As the clock approached 4:00pm the room started to fill. Seventy-four individuals entered. School district administrators, representatives from Boys & Girls Clubs, Community Centers, Public Housing complexes, Parks & Recreation programs, Public Libraries, Summer educators, business men and women, and nonprofit leaders came together to learn more about the Suncoast Campaign for Grade-Level Reading’s 2019 Suncoast Summer Reading Challenge.
At first, the room was relatively quiet. A few people knew each other and exchanged pleasantries while others helped themselves to the delicious snacks provided by the generosity of The Patterson Foundation. People took their seats and were mostly silent as they waited for the program to begin.
Everyone was asked to think of a time when they were inspired to action as a result of reading something in a book. I shared about a strong desire I had to visit the Grand Canyon prompted by two books I read in elementary school, Henry Reed, Inc. and Henry Reed’s Journey. Then I asked everyone to share their answers with their neighbors. The atmosphere in the room immediately changed.
Within just a few seconds there was a steady buzz of conversation. Bursts of laughter, a great deal of head nodding, and an increase in volume quickly followed. The conversations became so robust that it took several attempts before the room settled down. We had just experienced a real-life example of the power of books and the power of connection. The simple act of sharing this personal information began to give us a group identity.
The bonds strengthened as we reviewed the urgent need for high-quality summer learning experiences:
1. By 5th grade, summer learning loss can leave low-income students 2 1/2 to 3 years behind their peers.
2. 2/3 of students who cannot read proficiently by the end of 4th grade will end up in jail or on welfare.*
3. More than 70% of America’s inmates cannot read above a 4th-grade level.*
4. Low-income children typically lose 2 to 3 months of reading skills during the summer months.
And as we shared and celebrated the success of the Suncoast Campaign for Grade-Level Reading’s 2018 Suncoast Summer Book Challenge, we were reminded that together we are not individuals, instead, we are one mighty team of caring adults committed to making sure our children experience academic success.

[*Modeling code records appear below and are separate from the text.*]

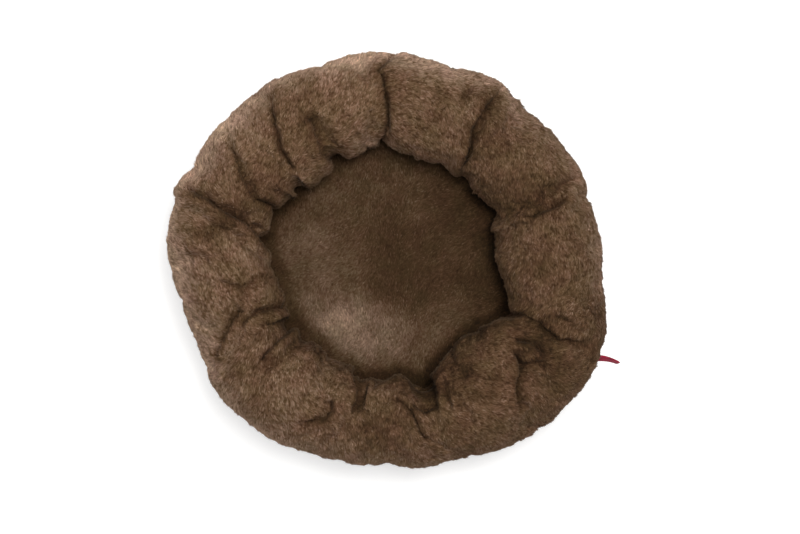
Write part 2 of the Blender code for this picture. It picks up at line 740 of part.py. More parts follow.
def add_side_label(bed, ribbon):
    """Ribbon folded in a loop. Its origin is the upright axis at its sewn root."""
    half_width = LABEL_WIDTH / 2
    up = Vector((0, 0, 1))
    stations = label_stations()
    near = RIBBON_GAP / 2
    far = near + RIBBON_THICKNESS
    outer = []
    inner = []
    tip, heading, lean = stations[-1]
    legs = [(1, station) for station in stations[:-1]]
    fold = [(0, (tip, heading, lean))]
    back = [(-1, station) for station in reversed(stations[:-1])]
    for leg, (place, heading, lean) in legs + fold + back:
        across = up.cross(heading)
        edge = math.cos(lean) * up + math.sin(lean) * across
        outward = (math.cos(lean) * across - math.sin(lean) * up) * leg
        if leg == 0:
            outward = heading
        half = edge * half_width
        outer.append([place + outward * far - half, place + outward * far + half])
        inner.append([place + outward * near - half, place + outward * near + half])
    radius, height = cover_surface(LABEL_AZIMUTH, BULGE_ROW, -LABEL_CLEARANCE)
    place = at(LABEL_AZIMUTH, radius, height)
    add_piece("side_label", sheet_mesh(outer, inner), ribbon, bed, place, LABEL_AZIMUTH)


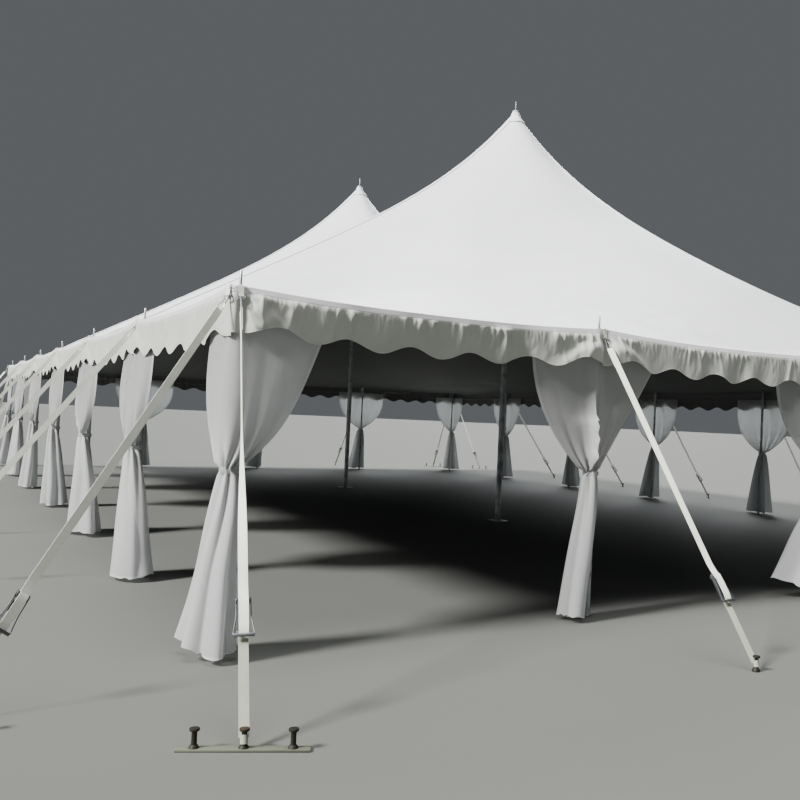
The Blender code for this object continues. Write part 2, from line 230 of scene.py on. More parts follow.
def faces_out(merge=None):
    """Turns the active piece's faces outwards, once the points closer than merge are joined."""
    bpy.ops.object.mode_set(mode="EDIT")
    bpy.ops.mesh.select_all(action="SELECT")
    if merge:
        bpy.ops.mesh.remove_doubles(threshold=merge)
    bpy.ops.mesh.normals_make_consistent(inside=False)
    bpy.ops.object.mode_set(mode="OBJECT")


def turned(name, profile, finish, sides=20):
    """A solid turned about Z, drawn up from a disc through steps of radius and height."""
    deselect()
    radius, height = profile[0]
    low = (0, 0, height)
    bpy.ops.mesh.primitive_circle_add(vertices=sides, radius=radius, fill_type="NGON", location=low)
    piece = bpy.context.object
    bpy.ops.object.mode_set(mode="EDIT")
    bpy.ops.mesh.select_all(action="SELECT")
    for next_radius, next_height in profile[1:]:
        bpy.ops.mesh.extrude_region_move(TRANSFORM_OT_translate={"value": (0, 0, next_height - height)})
        share = next_radius / radius
        bpy.ops.transform.resize(value=(share, share, 1), center_override=(0, 0, 0))
        radius, height = next_radius, next_height
    faces_out()
    return settled(piece, name, finish)


def eased(offset, segments):
    """Bevels every edge of the active piece."""
    bpy.ops.object.mode_set(mode="EDIT")
    bpy.ops.mesh.select_all(action="SELECT")
    bpy.ops.mesh.bevel(offset=offset, segments=segments, affect="EDGES")
    bpy.ops.object.mode_set(mode="OBJECT")


def plate(name, size, middle, finish, edge=0.002):
    """A flat plate or bar with eased edges."""
    deselect()
    bpy.ops.mesh.primitive_cube_add(size=1, location=middle)
    piece = bpy.context.object
    piece.scale = size
    bpy.ops.object.transform_apply(location=False, rotation=False, scale=True)
    eased(edge, 2)
    return settled(piece, name, finish)


def ring(name, radius, wire_radius, at, finish, sides=20, tilt=0.0):
    """A ring of round wire, tilted about X."""
    deselect()
    bpy.ops.mesh.primitive_torus_add(
        major_radius=radius,
        minor_radius=wire_radius,
        major_segments=sides,
        minor_segments=8,
        location=at,
        rotation=(tilt, 0, 0),
    )
    return settled(bpy.context.object, name, finish)


def united(name, pieces):
    """Several pieces as one object, which keeps each one's finish."""
    deselect()
    for piece in pieces:
        piece.select_set(True)
    bpy.context.view_layer.objects.active = pieces[0]
    bpy.ops.object.join()
    pieces[0].name = name
    return pieces[0]


def copied(pattern, name, place):
    """A copy with its own mesh and its place in that mesh."""
    made = bpy.data.objects.new(name, pattern.data.copy())
    made.data.transform(place)
    bpy.context.scene.collection.objects.link(made)
    return made


def fitted(piece, slot, *nodes):
    """Fixes a finished piece to the tent, in the place of the solids that it stands for."""
    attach(piece, "root")
    if nodes:
        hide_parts(*nodes)
    return piece


def middle_of(node):
    low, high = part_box(node)
    return (low + high) / 2


zinc = galvanised("galvanised_steel")
shoulder = EAVE_HEIGHT - CLOTH - SEAT_GAP
side_pole_profile = (
    (0.043, 0.0),
    (0.045, 0.002),
    (0.045, 0.007),
    (0.043, 0.008),
    (0.030, 0.008),
    (0.025, 0.014),
    (POLE_RADIUS, 0.020),
    (POLE_RADIUS, 1.20),
    (POLE_RADIUS, shoulder - 0.004),
    (POLE_RADIUS - 0.004, shoulder),
    (PIN_RADIUS, shoulder),
    (PIN_RADIUS, EAVE_HEIGHT + PIN_HEIGHT - 0.008),
    (0.004, EAVE_HEIGHT + PIN_HEIGHT),
)
pole_pattern = turned("pole_pattern", side_pole_profile, zinc)
hem_plate = plate("hem_plate", HEM_PLATE, (0, 0, EAVE_HEIGHT + 0.0035), zinc, 0.0012)
hem_ring = ring("hem_ring", *HEM_RING, (0, 0, EAVE_HEIGHT + 0.006), zinc)
pole_pattern = united("pole_pattern", [pole_pattern, hem_plate, hem_ring])
side_poles = [node for node in sorted(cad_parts) if node.startswith("side_pole")]
for node in side_poles:
    spot = middle_of(node)
    tube = copied(pole_pattern, f"{node}_tube", Matrix.Translation((spot.x, spot.y, 0)))
    fitted(tube, "pole_steel", node)
bpy.data.objects.remove(pole_pattern)

# Centre poles
# Two thicker steel tubes stand on square foot plates under the peaks. A head disc carries the cloth,
# and a pin goes up through it.

PEAK_HEIGHT = 6.58
CENTRE_RADIUS = 0.045
CENTRE_FOOT = (0.25, 0.25, 0.012)
CENTRE_PIN_HEIGHT = 0.160
HEAD_RADIUS = 0.055
SLEEVE_LOW = 3.20
SLEEVE_HIGH = 3.264
head = PEAK_HEIGHT - CLOTH - SEAT_GAP
centre_profile = (
    (0.060, CENTRE_FOOT[2]),
    (0.047, CENTRE_FOOT[2] + 0.012),
    (CENTRE_RADIUS, 0.030),
    (CENTRE_RADIUS, SLEEVE_LOW),
    (CENTRE_RADIUS + 0.004, SLEEVE_LOW + 0.002),
    (CENTRE_RADIUS + 0.004, SLEEVE_HIGH - 0.002),
    (CENTRE_RADIUS, SLEEVE_HIGH),
    (CENTRE_RADIUS, head - 0.012),
    (HEAD_RADIUS, head - 0.010),
    (HEAD_RADIUS, head),
    (PIN_RADIUS, head),
    (PIN_RADIUS, PEAK_HEIGHT + CENTRE_PIN_HEIGHT - 0.010),
    (0.005, PEAK_HEIGHT + CENTRE_PIN_HEIGHT),
)
for node in ("centre_pole_front", "centre_pole_back"):
    foot = plate("foot", CENTRE_FOOT, (0, 0, CENTRE_FOOT[2] / 2), zinc)
    tube = united(f"{node}_tube", [turned("tube", centre_profile, zinc, 28), foot])
    spot = middle_of(node)
    tube.data.transform(Matrix.Translation((0, spot.y, 0)))
    fitted(tube, "pole_steel", node)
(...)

• 4,915 children completed the challenge by reading at least 6 books.
• A total of 126,787 books were read.
• 62% of the participating summer locations experienced no loss of reading skills during the summer.
• 96% of the participating students performed better than the national average.
Hildy Gottlieb of Creating the Future introduced the term Collective Enoughness during her workshops for the Suncoast Campaign for Grade-Level Reading earlier this year, defining it as
the theory that together we have everything we need. It is only on our own that we experience scarcity.
During the discussion period, we experienced collective abundance when we asked how we might further strengthen the Suncoast Summer Reading Challenge in 2019. We were told of a school in South Sarasota County that didn’t have access to the school library during the summer. Quickly, a school district administrator promised to work with the school to make sure the library would be opened so summer school educators and students would have access to books, a librarian from the public libraries pledged to work with the school to increase access to the public library collection during the summer, and a teaching artist reported a surplus of books she’d be happy to share. And so our mighty team went from a mindset of scarcity to a mindset of abundance.
Our collective abundance also included shared ideas. One of the women from an area nonprofit shared how her attitude about including reading at their summer camp had changed as a result of participating in the Summer Blast Off event. She said hearing and then acting on the idea of taking children outside to read had changed “everything.” Now she and the children look forward to reading as one of the bright spots of their day. You could see pens moving as others captured that “great idea.” I imagine many children throughout the Suncoast region will be “Reading in Nature” this summer.
Still, another participant shared that she had struggled at the beginning of last summer wondering how she could possibly add reading to an already packed Summer Camp Schedule. She explained that her colleague had helped her to feel the personal responsibility of their children’s success and they “flipped the notion around” and decided they needed to make reading central in every activity, including lunch. The children and the summer staff embraced every opportunity to read. Not only did they enjoy reading and sharing about their favorite books, but they also increased reading skills by a month.
The idea of each of us feeling a personal responsibility for our children’s success connected with the group, with many voicing an increased commitment to include more children in the important task of Summer Learning.
We entered as individuals, and exited as a mighty team!